There is no automatic right to a visa for real estate owners.

Subject to meeting certain criteria (including the value of the property) you may be able to apply for a renewable 6 month visa.


----------



## dizzyizzy (Mar 30, 2008)

buying a studio at international city might be the worst financial decision you ever make. Also the property visa rules are very unreliable and even if you manage to get one of those property visas, the rules could change in the future leaving you with a property you don't need and no visa.

Perhaps opening a business in one of the free zones so you can sponsor yourself would be a better option. There's been many threads about this in the forum so do a search and you'll find tons of info.


----------



## zaneali (Feb 12, 2012)

thanks for the reply and advice. what other parts of dubai are cheap to buy a property in? just a basic studio. 

thanks


----------



## TallyHo (Aug 21, 2011)

The people least likely to get visas based on property are the owners of cheap studios.

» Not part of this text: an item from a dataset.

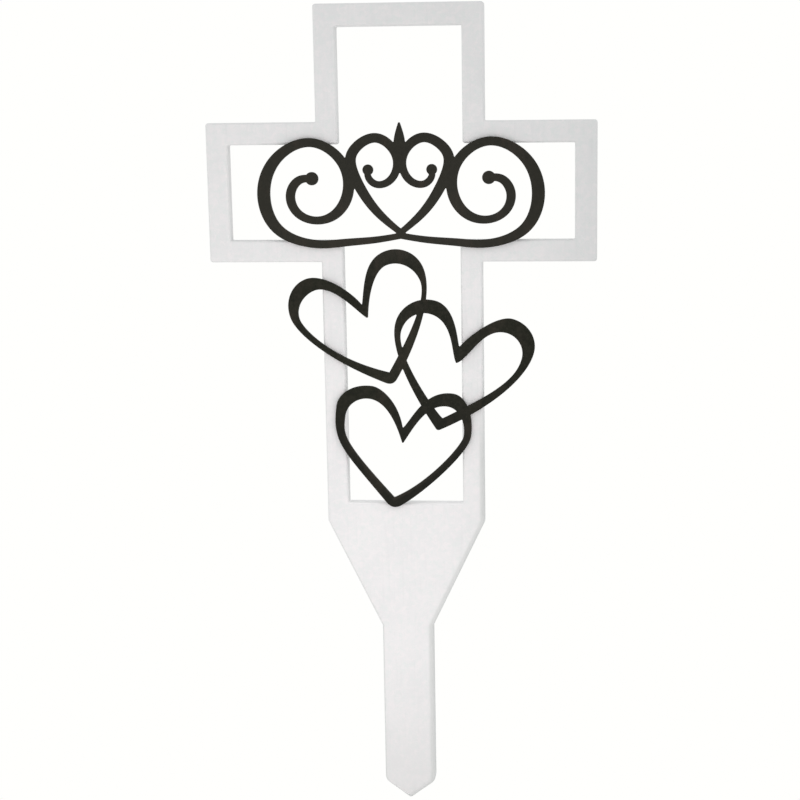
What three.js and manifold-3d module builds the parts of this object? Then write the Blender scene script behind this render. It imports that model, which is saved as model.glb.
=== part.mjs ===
// Garden grave cross: a white cross cut from one steel plate, with an open
// window that follows the cross outline, a blade that narrows below it and a
// pointed ground stake. Two black cut sheets are fixed to its front face: an
// ornament of mirrored scrolls across the arms, and three linked hearts below.
//
// Units are millimetres. +Z is up and the front faces -Y. The origin is on the
// middle plane of the plate, at ground level, where the blade meets the stake.

import * as THREE from "three";
import { mergeVertices } from "three/addons/utils/BufferGeometryUtils.js";
import Module from "manifold-3d";

// ---------------------------------------------------------------- dimensions
const PLATE_THICKNESS = 7; // white plate
const SHEET_THICKNESS = 2; // black ornament sheets

// White plate, heights above the ground line
const TOP_HEIGHT = 307.5;
const ARM_TOP = 252;
const ARM_BOTTOM = 184.5;
const SILL_HEIGHT = 64; // lower end of the window
const SHOULDER_HEIGHT = 54.5; // where the blade starts to narrow
const STAKE_CORNER_DEPTH = 83; // straight part of the stake, below ground
const STAKE_TIP_DEPTH = 92.5;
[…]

Really, do not try to use this route as a way to get a visa otherwise you'll end up sorely disappointed and stuck with a studio you can't sell.

If you must buy something cheap, other than International City you have Silicon Oasis, Dubai Sports City, Jumeira Village Triangle and a few other developments in that part of town. But cheap properties are cheap for a reason in Dubai - in the middle of nowhere, in the middle of a construction zone, shoddily built, little or no facilities. 

You can get a one-bedroom apartment in the Marina or Downtown or the Greens for under one million dirhams, or approximately 175,000 GBP. Is that cheap enough for you? 



zaneali said:


> thanks for the reply and advice. what other parts of dubai are cheap to buy a property in? just a basic studio.
> 
> thanks


----------